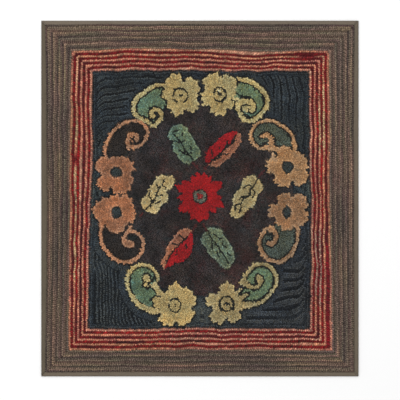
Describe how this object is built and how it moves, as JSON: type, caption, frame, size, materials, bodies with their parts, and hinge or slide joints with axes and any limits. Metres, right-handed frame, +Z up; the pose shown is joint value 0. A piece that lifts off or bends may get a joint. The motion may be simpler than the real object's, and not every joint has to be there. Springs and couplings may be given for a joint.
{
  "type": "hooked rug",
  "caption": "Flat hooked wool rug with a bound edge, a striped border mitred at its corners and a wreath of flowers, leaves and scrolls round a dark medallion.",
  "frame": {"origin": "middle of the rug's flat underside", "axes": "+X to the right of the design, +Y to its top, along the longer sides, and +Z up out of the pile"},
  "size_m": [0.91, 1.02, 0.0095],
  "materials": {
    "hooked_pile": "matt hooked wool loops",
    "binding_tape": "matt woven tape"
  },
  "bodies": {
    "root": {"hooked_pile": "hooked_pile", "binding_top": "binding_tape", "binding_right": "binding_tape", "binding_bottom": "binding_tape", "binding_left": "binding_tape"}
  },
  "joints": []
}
====
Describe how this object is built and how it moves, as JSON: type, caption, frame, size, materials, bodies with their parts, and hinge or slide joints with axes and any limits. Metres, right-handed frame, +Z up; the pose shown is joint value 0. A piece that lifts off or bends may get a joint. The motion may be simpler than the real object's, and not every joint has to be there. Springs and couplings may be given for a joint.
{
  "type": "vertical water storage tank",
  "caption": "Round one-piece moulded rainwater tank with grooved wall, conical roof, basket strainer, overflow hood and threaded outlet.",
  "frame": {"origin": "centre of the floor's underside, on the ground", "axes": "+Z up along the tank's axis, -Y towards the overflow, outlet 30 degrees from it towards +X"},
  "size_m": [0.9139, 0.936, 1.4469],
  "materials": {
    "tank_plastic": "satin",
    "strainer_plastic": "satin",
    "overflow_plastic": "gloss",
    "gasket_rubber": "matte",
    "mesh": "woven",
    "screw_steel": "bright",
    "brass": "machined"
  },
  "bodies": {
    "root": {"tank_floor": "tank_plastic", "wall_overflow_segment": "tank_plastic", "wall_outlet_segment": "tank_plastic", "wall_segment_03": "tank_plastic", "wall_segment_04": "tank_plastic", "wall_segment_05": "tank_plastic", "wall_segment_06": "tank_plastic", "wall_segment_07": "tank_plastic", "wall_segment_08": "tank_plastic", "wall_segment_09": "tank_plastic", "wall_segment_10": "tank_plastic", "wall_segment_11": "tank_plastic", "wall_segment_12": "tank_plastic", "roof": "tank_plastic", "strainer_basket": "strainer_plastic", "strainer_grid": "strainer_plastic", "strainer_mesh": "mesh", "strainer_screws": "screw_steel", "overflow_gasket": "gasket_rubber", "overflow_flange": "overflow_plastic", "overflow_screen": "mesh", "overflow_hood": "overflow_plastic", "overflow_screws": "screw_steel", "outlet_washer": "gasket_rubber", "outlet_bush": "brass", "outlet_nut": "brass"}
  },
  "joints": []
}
====
● **Requirement**:
For the listing above, identify each line bearing "caption".

● **Result below**:
Describe how this object is built and how it moves, as JSON: type, caption, frame, size, materials, bodies with their parts, and hinge or slide joints with axes and any limits. Metres, right-handed frame, +Z up; the pose shown is joint value 0. A piece that lifts off or bends may get a joint. The motion may be simpler than the real object's, and not every joint has to be there. Springs and couplings may be given for a joint.
  "caption": "Flat hooked wool rug with a bound edge, a striped border mitred at its corners and a wreath of flowers, leaves and scrolls round a dark medallion.",
Describe how this object is built and how it moves, as JSON: type, caption, frame, size, materials, bodies with their parts, and hinge or slide joints with axes and any limits. Metres, right-handed frame, +Z up; the pose shown is joint value 0. A piece that lifts off or bends may get a joint. The motion may be simpler than the real object's, and not every joint has to be there. Springs and couplings may be given for a joint.
  "caption": "Round one-piece moulded rainwater tank with grooved wall, conical roof, basket strainer, overflow hood and threaded outlet.",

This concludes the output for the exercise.